We strongly believe that by providing our children with the life-long gift of reading, we show them that literature has the power to console, heal, transform and inspire them, for the rest of their lives. We promote the fact that reading can enhance a child’s literacy skills in all areas- particularly writing. Therefore, we use our class text(s) to stimulate our writing. All pupils will study chosen class-texts in depth and complete a whole unit of work based around a particular book. 

The reading provision in Key Stage 2 at Jolesfield CE Primary School consists of the following main elements:

  • Having a quality literature spine across the Key Stage from Years 3 to 6;
  • Studying class novels daily with relevant accompanying reading activities;
  • Having an effective home reading system
  • Promoting whole-school reading challenges and competitions to stimulate a love of reading.

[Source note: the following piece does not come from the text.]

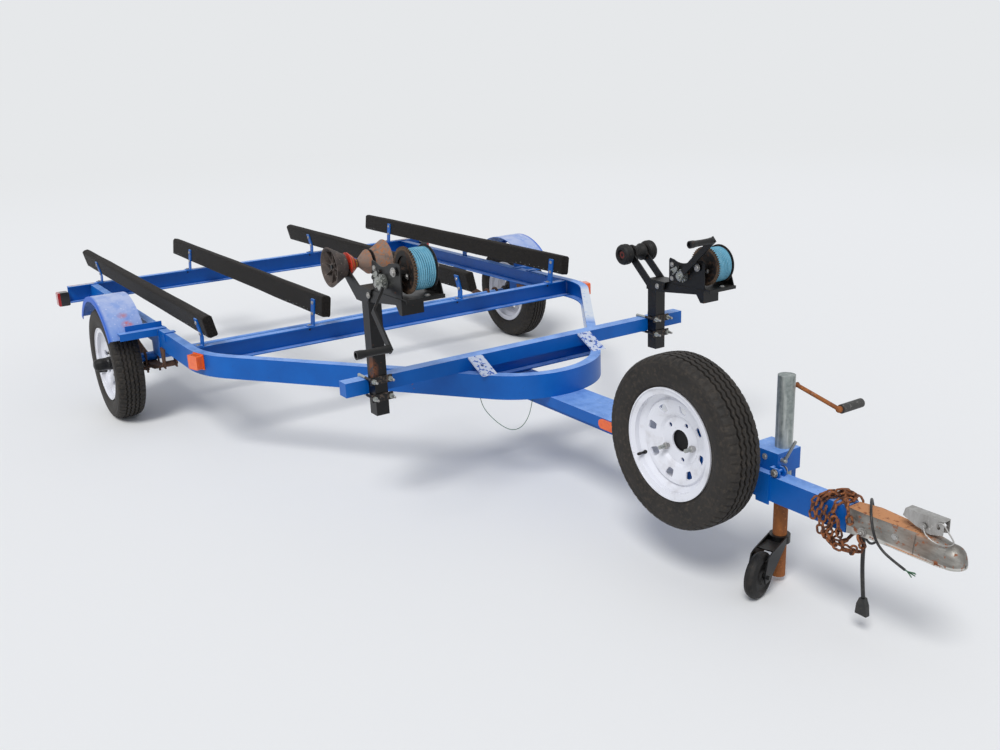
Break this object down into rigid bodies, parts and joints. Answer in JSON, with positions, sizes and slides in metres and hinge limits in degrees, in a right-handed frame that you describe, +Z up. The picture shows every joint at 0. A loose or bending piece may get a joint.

All of our staff in Key Stage 2 act as reading role models and continuously share and promote their pleasure and enjoyment of a wide variety of texts. The sharing and discussion about books and other reading materials are frequent and regular. Moreover, all pupils have access to a wide range of fiction, poetry and non-fiction in different formats. We are always willing to widen our knowledge of what is available to interest all children and regularly purchase new books, to keep our library shelves up to date. 

Furthermore, each classroom has a designated reading area that is used to promote independent reading for pleasure, on a daily basis.